▸ The request: Find the word "imported" in the listing; pull out each line holding it.

#####

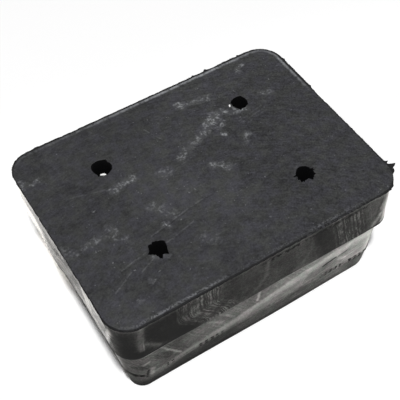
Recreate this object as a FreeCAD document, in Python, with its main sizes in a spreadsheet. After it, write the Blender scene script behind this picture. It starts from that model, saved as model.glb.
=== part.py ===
import FreeCAD, Part
import os

import Sketcher
from FreeCAD import Vector

# Rubber buffer, moulded in one piece: a block with a nearly straight upper tier, a lower tier
# set in under a ledge, a thin trimmed flash at the top face and another round the lower tier,
# and four plain holes through it for screws.
# Millimetres. Origin at the centre of the underside, X along the length, Y along the width,
# +Z up. Every outline is a rounded rectangle centred on the Z axis.

# Driving sizes. Each "run in" is how far a wall comes in from the outline above it to its own
# lower edge, taken on one side.
SIZES = {
    "length": 100.0,            # over the flash of the top face
    "width": 73.7,              # over the flash of the top face
    "height": 40.0,             # underside to top face
    "corner_radius": 8.0,       # of the top face's outline
    "lip_reach": 0.35,          # the top flash beyond the upper wall
    "lip_thickness": 0.6,       # of the top flash
    "upper_run_in": 0.25,       # draft of the upper tier's wall
    "step_height": 21.0,        # underside to ledge
    "ledge_end": 1.0,           # the ledge's depth at the two short ends
    "ledge_side": 0.5,          # the ledge's depth along the two long sides
    "parting_height": 7.6,      # underside to the middle of the lower flash
    "lower_end_run_in": 1.3,    # short ends, ledge to lower flash
    "lower_side_run_in": 0.2,   # long sides, ledge to lower flash
    "foot_end_run_in": 1.0,     # short ends, lower flash to underside
    "foot_side_run_in": 0.4,    # long sides, lower flash to underside
    "flash_reach": 0.35,        # the lower flash beyond the wall
    "flash_thickness": 0.4,     # of the lower flash
    "foot_bevel": 0.5,          # the small bevel round the underside
    "hole_diameter": 6.0,
    "hole_spacing_length": 51.0,
    "hole_spacing_width": 35.5,
}

# Outlines from the top down: name, and what each comes in from the one before it at the ends
# and along the sides. The corner's radius shrinks by as much as the sides come in.
OUTLINES = [
    ("crown", "lip_reach", "lip_reach"),
    ("step", "upper_run_in", "upper_run_in"),
    ("shoulder", "ledge_end", "ledge_side"),
    ("parting", "lower_end_run_in", "lower_side_run_in"),
    ("foot", "foot_end_run_in", "foot_side_run_in"),
    ("sole", "foot_bevel", "foot_bevel"),
]


def fill_sheet(doc):
    """Put the driving sizes, and the outlines worked out from them, into the spreadsheet."""
    sheet = doc.addObject("Spreadsheet::Sheet", "sizes")
    row = 0

    def put(name, content):
        nonlocal row
        row += 1
        sheet.set(f"A{row}", name)
        sheet.set(f"B{row}", content)
        sheet.setAlias(f"B{row}", name)

    for name, value in SIZES.items():
        put(name, str(value))
    outer = ("length", "width", "corner_radius")
    for name, end, side in OUTLINES:
        long_way, short_way, corner = outer
        outer = (name + "_length", name + "_width", name + "_radius")
        put(outer[0], f"={long_way} - 2 * {end}")
        put(outer[1], f"={short_way} - 2 * {side}")
        put(outer[2], f"={corner} - {side}")
    doc.recompute()
    return sheet


def sketch_at(body, name, height):
    """A sketch parallel to the body's XY plane, at a height given as an expression."""
    sketch = body.newObject("Sketcher::SketchObject", name)
    planes = [part for part in body.Origin.OriginFeatures if part.Role == "XY_Plane"]
    sketch.AttachmentSupport = [(planes[0], "")]
    sketch.MapMode = "FlatFace"
    sketch.setExpression("AttachmentOffset.Base.z", height)
    return sketch


def bind(sketch, kind, *where, to):
    """Add one dimension to a sketch and bind it to an expression of the sheet's names."""
    index = sketch.addConstraint(Sketcher.Constraint(kind, *where))
    sketch.setExpression(f"Constraints[{index}]", to)


def rounded_rectangle(body, name, height, long_way, short_way, corner):
    """A centred rounded rectangle; the sizes are expressions."""
    sketch = sketch_at(body, name, height)
    half_x, half_y, radius = 40.0, 30.0, 6.0    # a start, before the constraints set the sizes
    flat_x = half_x - radius
    flat_y = half_y - radius
    up = Vector(0, 0, 1)
    front, right, back, left = sketch.addGeometry([
        Part.LineSegment(Vector(-flat_x, -half_y), Vector(flat_x, -half_y)),
        Part.LineSegment(Vector(half_x, -flat_y), Vector(half_x, flat_y)),
        Part.LineSegment(Vector(flat_x, half_y), Vector(-flat_x, half_y)),
        Part.LineSegment(Vector(-half_x, flat_y), Vector(-half_x, -flat_y)),
    ])
    quarter = 1.5707963267948966
    arcs = []
    for turn, x, y in ((3, flat_x, -flat_y), (0, flat_x, flat_y),
                       (1, -flat_x, flat_y), (2, -flat_x, -flat_y)):
        circle = Part.Circle(Vector(x, y), up, radius)
        arcs.append(sketch.addGeometry(
            Part.ArcOfCircle(circle, turn * quarter, (turn + 1) * quarter)))
    sides = [front, right, back, left]
    for index, arc in enumerate(arcs):
        before = sides[index]
        after = sides[(index + 1) % 4]
        sketch.addConstraint(Sketcher.Constraint("Tangent", before, 2, arc, 1))
        sketch.addConstraint(Sketcher.Constraint("Tangent", arc, 2, after, 1))
    for arc in arcs[1:]:
        sketch.addConstraint(Sketcher.Constraint("Equal", arcs[0], arc))
    sketch.addConstraint(Sketcher.Constraint("Horizontal", back))
    sketch.addConstraint(Sketcher.Constraint("Vertical", left))
    sketch.addConstraint(Sketcher.Constraint("Symmetric", front, 1, front, 2, -2))
    sketch.addConstraint(Sketcher.Constraint("Symmetric", right, 1, right, 2, -1))
    bind(sketch, "DistanceX", left, 1, right, 1, 2 * half_x, to=long_way)
    bind(sketch, "DistanceY", front, 1, back, 1, 2 * half_y, to=short_way)
    bind(sketch, "Radius", arcs[0], radius, to=corner)
    return sketch


def outline(body, name, height):
    """One of the sheet's outlines as a sketch."""
    return rounded_rectangle(body, name + "_outline", height, f"sizes.{name}_length",
                             f"sizes.{name}_width", f"sizes.{name}_radius")


def loft(body, name, sketches):
    """A solid with straight walls from the first outline through the others."""
    feature = body.newObject("PartDesign::AdditiveLoft", name)
    feature.Profile = sketches[0]
    feature.Sections = sketches[1:]
    feature.Ruled = True
    return feature


def pad(body, name, sketch, thickness, centred=False):
    """A plate of the sketch's outline; the thickness is an expression."""
    feature = body.newObject("PartDesign::Pad", name)
    feature.Profile = sketch
    feature.SideType = "Symmetric" if centred else "One side"
    feature.setExpression("Length", thickness)
    return feature


def screw_holes(body):
    """Four holes on a centred rectangle, from the top face through the underside."""
    sketch = sketch_at(body, "hole_circles", "sizes.height")
    up = Vector(0, 0, 1)
    circles = []
    for x, y in ((-20, -15), (20, -15), (20, 15), (-20, 15)):
        circles.append(sketch.addGeometry(Part.Circle(Vector(x, y), up, 2.5)))
    front_left, front_right, back_right, back_left = circles
    across, along = -2, -1      # the sketch's own vertical and horizontal axes
    for one, other, axis in ((front_left, front_right, across),
                             (front_left, back_left, along),
                             (front_right, back_right, along)):
        sketch.addConstraint(Sketcher.Constraint("Symmetric", one, 3, other, 3, axis))
    for circle in circles[1:]:
        sketch.addConstraint(Sketcher.Constraint("Equal", front_left, circle))
    bind(sketch, "DistanceX", front_left, 3, front_right, 3, 40.0, to="sizes.hole_spacing_length")
    bind(sketch, "DistanceY", front_left, 3, back_left, 3, 30.0, to="sizes.hole_spacing_width")
    bind(sketch, "Diameter", front_left, 5.0, to="sizes.hole_diameter")
    feature = body.newObject("PartDesign::Pocket", "screw_holes")
    feature.Profile = sketch
    feature.Type = "ThroughAll"
    return feature


def buffer_block(doc):
    """The whole buffer, one solid."""
    body = doc.addObject("PartDesign::Body", "buffer_block")
    body.Label = "buffer_block"
    loft(body, "lower_tier", [outline(body, "sole", "0"),
                              outline(body, "foot", "sizes.foot_bevel"),
                              outline(body, "parting", "sizes.parting_height"),
                              outline(body, "shoulder", "sizes.step_height")])
    loft(body, "upper_tier", [outline(body, "step", "sizes.step_height"),
                              outline(body, "crown", "sizes.height")])
    lip = rounded_rectangle(body, "lip_outline", "sizes.height - sizes.lip_thickness",
                            "sizes.length", "sizes.width", "sizes.corner_radius")
    pad(body, "top_flash", lip, "sizes.lip_thickness")
    seam = rounded_rectangle(body, "seam_outline", "sizes.parting_height",
                             "sizes.parting_length + 2 * sizes.flash_reach",
                             "sizes.parting_width + 2 * sizes.flash_reach",
                             "sizes.parting_radius + sizes.flash_reach")
    pad(body, "lower_flash", seam, "sizes.flash_thickness", centred=True)
    doc.recompute()
    solid_volume = body.Shape.Volume
    screw_holes(body)
    doc.recompute()
    sheet = doc.getObject("sizes")
    bore_area = 3.141592653589793 * (sheet.get("hole_diameter") / 2) ** 2
    expected = solid_volume - 4 * bore_area * sheet.get("height")
    if abs(body.Shape.Volume - expected) > 0.001 * solid_volume:
        raise RuntimeError("the screw holes don't go right through")
    body.Placement = FreeCAD.Placement()
    return body


def main():
    os.makedirs("parts", exist_ok=True)
    doc = FreeCAD.newDocument("rubber_buffer")
    fill_sheet(doc)
    nodes = [buffer_block(doc)]
    doc.recompute()
    for item in doc.Objects:
        if {"Invalid", "Error"} & set(item.State):
            raise RuntimeError(f"{item.Name} failed: {item.State}")
    for node in nodes:
        if node.Shape.isNull() or not node.Shape.isValid():
            raise RuntimeError(f"{node.Label} has no valid shape")
        node.Shape.exportStep(f"parts/{node.Label}.step")
        print(node.Label, len(node.Shape.Solids), "solid,", round(node.Shape.Volume), "mm3,",
              node.Shape.BoundBox)


main()
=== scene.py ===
"""Looks of the moulded rubber buffer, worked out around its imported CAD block.

The buffer is one moulding of black rubber. A thick upper tier stands over a slightly smaller lower tier, a
thin line of flash runs round the top edge and another round the lower tier, and four screw holes go through.
"""
import bmesh
import bpy
import numpy as np
from mathutils import Matrix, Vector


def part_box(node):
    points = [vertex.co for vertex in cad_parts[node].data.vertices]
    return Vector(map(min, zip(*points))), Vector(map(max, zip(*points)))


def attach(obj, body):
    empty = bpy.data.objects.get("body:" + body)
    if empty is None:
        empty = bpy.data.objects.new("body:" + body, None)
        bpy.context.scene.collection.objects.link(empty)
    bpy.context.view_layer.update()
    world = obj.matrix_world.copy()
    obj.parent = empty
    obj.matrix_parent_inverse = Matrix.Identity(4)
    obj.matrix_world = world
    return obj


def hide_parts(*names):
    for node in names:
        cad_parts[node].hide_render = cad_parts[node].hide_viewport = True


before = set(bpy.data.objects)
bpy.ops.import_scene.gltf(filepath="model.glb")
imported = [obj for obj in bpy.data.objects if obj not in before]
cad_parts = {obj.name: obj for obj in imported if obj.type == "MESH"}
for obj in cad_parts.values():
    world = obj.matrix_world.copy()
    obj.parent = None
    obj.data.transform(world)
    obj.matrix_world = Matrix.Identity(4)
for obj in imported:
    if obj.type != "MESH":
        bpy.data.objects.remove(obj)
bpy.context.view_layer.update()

MM = 0.001
block_low, block_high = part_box("buffer_block")
HALF_LENGTH = (block_high.x - block_low.x) / 2 / MM
HALF_WIDTH = (block_high.y - block_low.y) / 2 / MM
HEIGHT = (block_high.z - block_low.z) / MM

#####

▸ Output for this task:
"""Looks of the moulded rubber buffer, worked out around its imported CAD block.
imported = [obj for obj in bpy.data.objects if obj not in before]
cad_parts = {obj.name: obj for obj in imported if obj.type == "MESH"}
for obj in imported:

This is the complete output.